Training follows a meta‑learning paradigm. Each episode samples a support set and a query set from a distribution over cities and their chaos profiles. The model parameters are first adapted on the support set using the chaos profile (Adapt(θ, Kₛᵤₚₚ, C)), then evaluated on the query set. This meta‑objective encourages the network to learn a shared initialization that can be rapidly fine‑tuned for a new city with only a few samples, while the chaos profile guides the adaptation to the appropriate regime.

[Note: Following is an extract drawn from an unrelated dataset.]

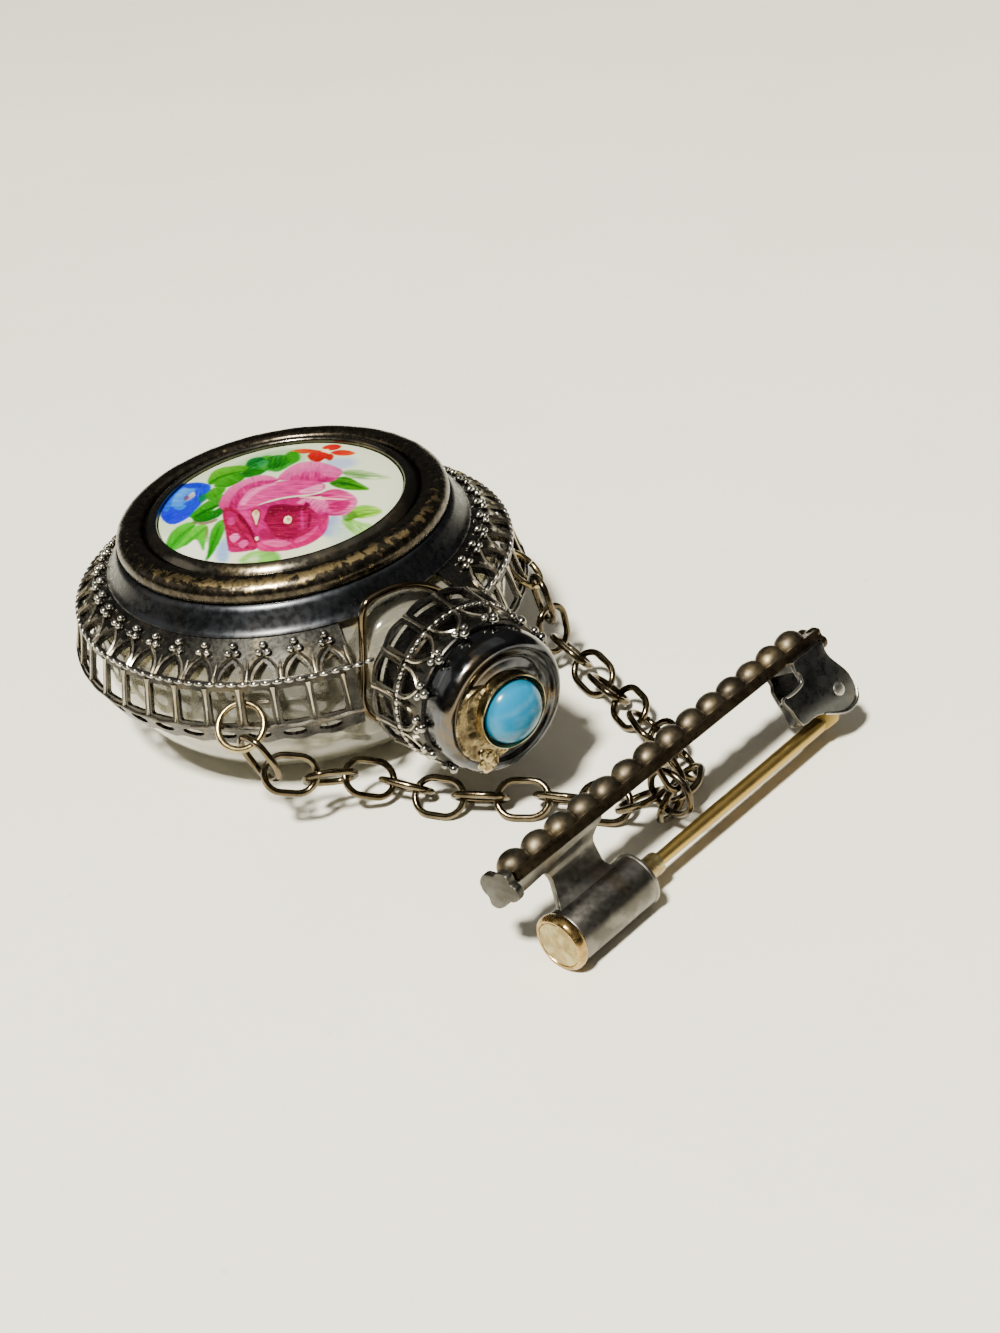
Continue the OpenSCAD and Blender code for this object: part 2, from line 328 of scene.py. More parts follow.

The authors provide a theoretical analysis showing that matching chaos profiles between source and target cities yields a bound on the transfer error, and they derive a generalisation bound that combines Rademacher complexity with a chaos‑consistency term. Empirically, CAST‑CKT is evaluated on four public traffic datasets (e.g., METR‑LA, PEMS‑BAY, Didi‑Chengdu, Taxi‑BJ) under strict few‑shot cross‑city settings (5–10 labeled samples in the target city). Compared with state‑of‑the‑art baselines such as ST‑GAT, GraphWaveNet, and MetaST, CAST‑CKT achieves 12–18 % lower MAE and RMSE on average, with up to 25 % error reduction in highly chaotic periods. Uncertainty calibration metrics (e.g., Expected Calibration Error) improve markedly, demonstrating that the model’s confidence intervals expand in chaotic regimes and contract when traffic is more predictable. Visualisations of attention weights and predicted uncertainty corroborate the interpretability claims: the model automatically detects regime shifts and adjusts its internal representations accordingly.

In summary, CAST‑CKT bridges chaos theory and modern graph‑based deep learning to enable robust, interpretable, and uncertainty‑aware traffic forecasting in data‑scarce, cross‑city contexts. The work opens avenues for real‑time chaos profile updating, integration of exogenous factors (weather, events), and deployment in large‑scale intelligent transportation systems.